** START OF RECORDED DATA **
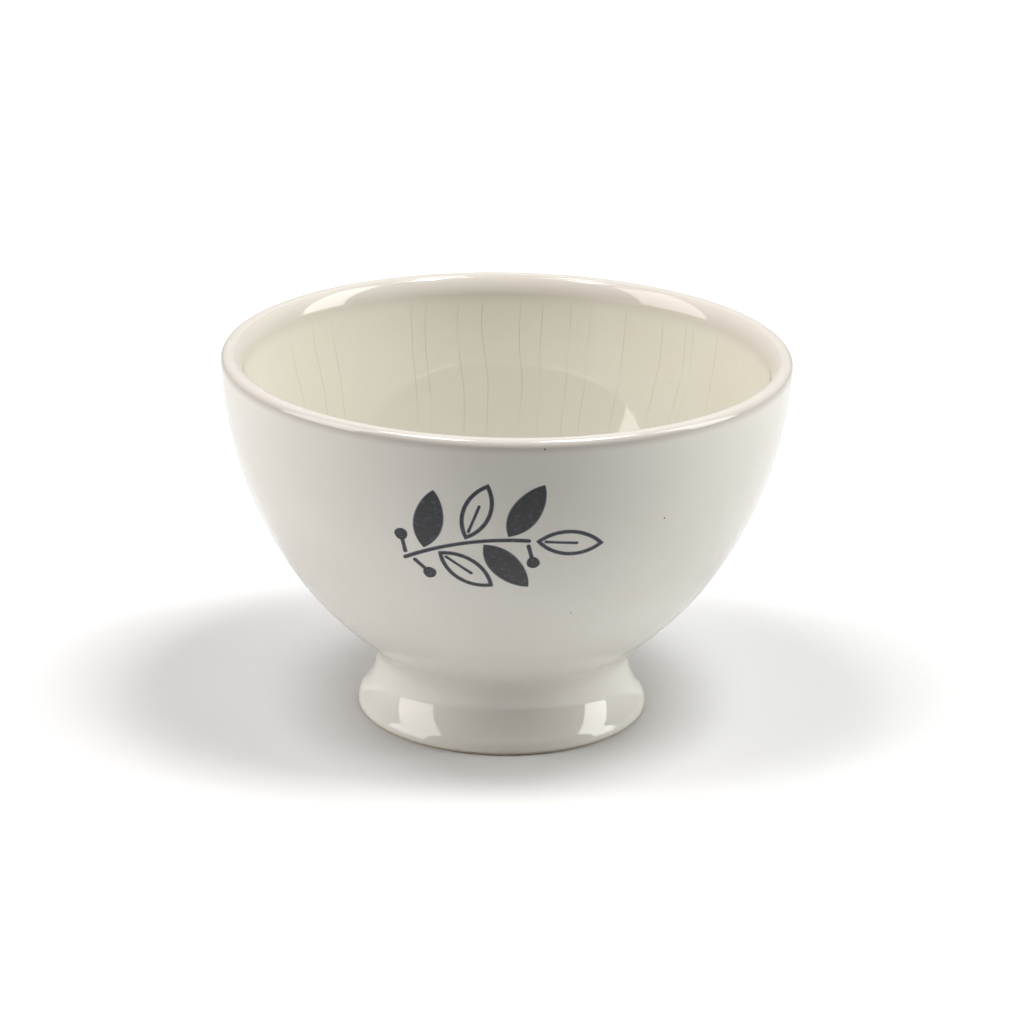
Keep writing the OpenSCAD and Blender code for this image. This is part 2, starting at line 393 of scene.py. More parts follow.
@dataclass(frozen=True)
class GlazeCoats:
    """The three coats of glaze: inside the bowl, outside it with the foot, and inside the foot."""

    section: BowlSection
    ripple: Ripple
    inside_finish: "Finish"
    outside_finish: "Finish"
    steps: int = 288
    lip_steps: int = 12
    toe_steps: int = 4
    back_every: int = 4
    corner_dip: float = 1 / 4

    def build(self) -> list[Piece]:
        """Builds the three coats."""
        return [self._inner(), self._outer(), self._recess()]

    def _coat(self, name: str, node: str, shown: list[Vector], hidden: list[Vector],
              finish: "Finish") -> Piece:
        """Turns a coat's outline into its piece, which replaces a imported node."""
        return Piece(name, turned(shown, hidden, self.steps, self.ripple), finish, (node,))

    def _back(self, stations: list[Station], depth: float) -> list[Vector]:
        """Lists the points of a coat's hidden side from its far end back, with fewer stations."""
        kept = stations[::-self.back_every]
        if kept[-1] is not stations[0]:
            kept = kept + [stations[0]]
        return [station.at_depth(depth) for station in kept]

    def _inner(self) -> Piece:
        """Builds the inside coat, from the lip's inner edge down over the floor."""
        stations, depth = self.section.inner_wall + self.section.inner_floor, self.section.glaze_t
        floor = stations[-1].height
        shown = [station.at_depth(0) for station in stations] + [Vector((0, 0, floor))]
        hidden = [Vector((0, 0, floor - depth))] + self._back(stations, -depth)
        return self._coat("inside_glaze_coat", "inner_glaze", shown, hidden, self.inside_finish)

    def _outer(self) -> Piece:
        """Builds the outside coat, over the lip and down to the toe, where it ends in a rounded edge."""
        section, depth = self.section, self.section.glaze_t
        stations = section.outer_wall + section.foot_side
        toe = Vector((section.foot_r - depth, 0, section.toe_z))
        shown = ([section.lip_edge.at_depth(0)] + section.lip(0, self.lip_steps)
                 + [station.at_depth(0) for station in stations]
                 + rounding(toe, depth, 0, -math.pi / 2, self.toe_steps))
        hidden = (self._back(stations, depth) + section.lip(depth, self.lip_steps // 2)[::-1]
                  + [section.lip_edge.at_depth(-depth)])
        return self._coat("outside_glaze_coat", "outer_glaze", shown, hidden, self.outside_finish)

    def _recess(self) -> Piece:
        """Builds the coat inside the foot, from its lower edge up over the underside of the bowl."""
        section, depth = self.section, self.section.glaze_t
        stations = [station for station in section.underside
                    if station.radius < section.recess_r(station.height) - depth]
        low, high, middle = section.recess_bare_h, stations[0].height, stations[-1].height
        low_r, high_r = section.recess_r(low), section.recess_r(high)
        shown = ([Vector((low_r - depth, 0, low + depth)),
                  Vector((high_r - depth, 0, high - depth * self.corner_dip))]
                 + [station.at_depth(0) for station in stations[1:]]
                 + [Vector((0, 0, middle))])
        hidden = ([Vector((0, 0, middle + depth))] + self._back(stations, depth)
                  + [Vector((high_r, 0, high + depth)), Vector((low_r, 0, low))])
        return self._coat("foot_recess_glaze_coat", "recess_glaze", shown, hidden, self.outside_finish)


@dataclass(frozen=True)
class Grain:
    """The make-up of a noise: how fine it is, how many layers it has and how strong the finer ones are."""

    scale: float
    detail: float = 2
    roughness: float = 0.5


class NodeSheet:
    """Lays out shader nodes in a node tree."""

    def __init__(self, tree: bpy.types.NodeTree) -> None:
        """Keeps the tree that the nodes go into."""
        self.tree = tree

    @classmethod
    def on(cls, owner: bpy.types.Material | bpy.types.World) -> "NodeSheet":
        """Gives a new material or world an empty sheet."""
        owner.use_nodes = True
        owner.node_tree.nodes.clear()
        return cls(owner.node_tree)

    def feed(self, node: bpy.types.Node, inputs: dict) -> None:
        """Gives a node's inputs their values, or links them to sockets, by name or number."""
        for key, value in inputs.items():
            if isinstance(value, Socket):
                self.tree.links.new(value, node.inputs[key])
            else:
                node.inputs[key].default_value = value

    def add(self, kind: str, inputs: dict | None = None, **settings) -> bpy.types.Node:
        """Adds a node.

        Args:
            kind: The node's type, without its ShaderNode start.
            inputs: Values or sockets for its inputs, by name or number.
            settings: Its own settings.

        Returns:
            The node.
        """
        node = self.tree.nodes.new("ShaderNode" + kind)
        for key, value in settings.items():
            setattr(node, key, value)
        self.feed(node, inputs or {})
        return node

    def math(self, operation: str, *values) -> Socket:
        """Adds a Math node and gives its result."""
        return self.add("Math", dict(enumerate(values)), operation=operation).outputs[0]

    def vector(self, operation: str, inputs: dict, output: str = "Vector") -> Socket:
        """Adds a Vector Math node and gives its result."""
        return self.add("VectorMath", inputs, operation=operation).outputs[output]

    def remap(self, value, start: float, end: float, low: float = 0, high: float = 1) -> Socket:
        """Adds a smooth Map Range node and gives its result."""
        inputs = {0: value, 1: start, 2: end, 3: low, 4: high}
        return self.add("MapRange", inputs, interpolation_type="SMOOTHSTEP").outputs[0]

    def blend(self, share, first, second) -> Socket:
        """Adds a Mix node for two colours, whose sockets go by number, and gives its result."""
        return self.add("Mix", {0: share, 6: first, 7: second}, data_type="RGBA").outputs[2]

    def noise(self, vector: Socket, grain: Grain) -> Socket:
        """Adds a Noise Texture and gives its value."""
        return self.add("TexNoise", {"Vector": vector, "Scale": grain.scale, "Detail": grain.detail,
                                     "Roughness": grain.roughness}).outputs[0]

    def place(self) -> Socket:
        """Adds the place on the object, in the object's own frame."""
        return self.add("TexCoord").outputs["Object"]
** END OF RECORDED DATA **
__AIM__. From the first line above through the line that contains "three coats of", quote each line exactly. Output nothing more.

__RESPONSE TO THE EXERCISE__.
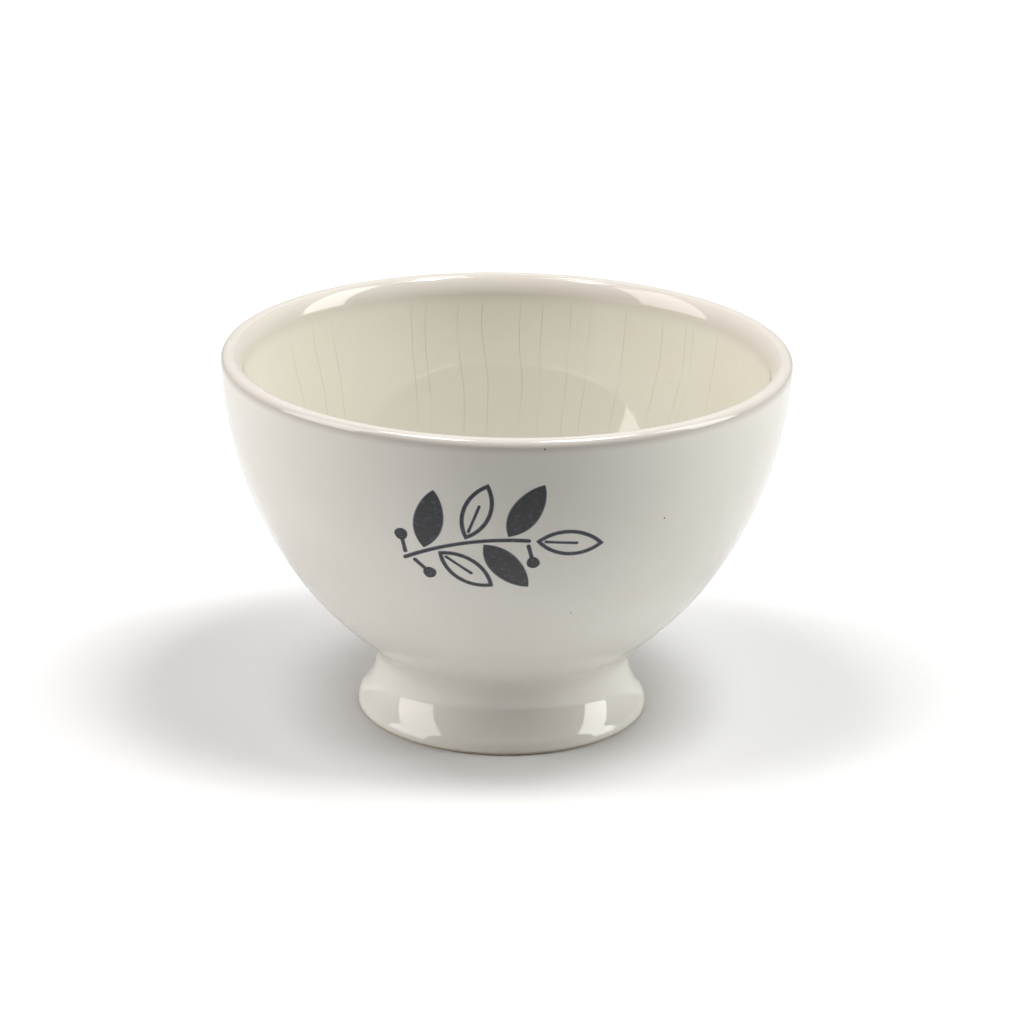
Keep writing the OpenSCAD and Blender code for this image. This is part 2, starting at line 393 of scene.py. More parts follow.
@dataclass(frozen=True)
class GlazeCoats:
    """The three coats of glaze: inside the bowl, outside it with the foot, and inside the foot."""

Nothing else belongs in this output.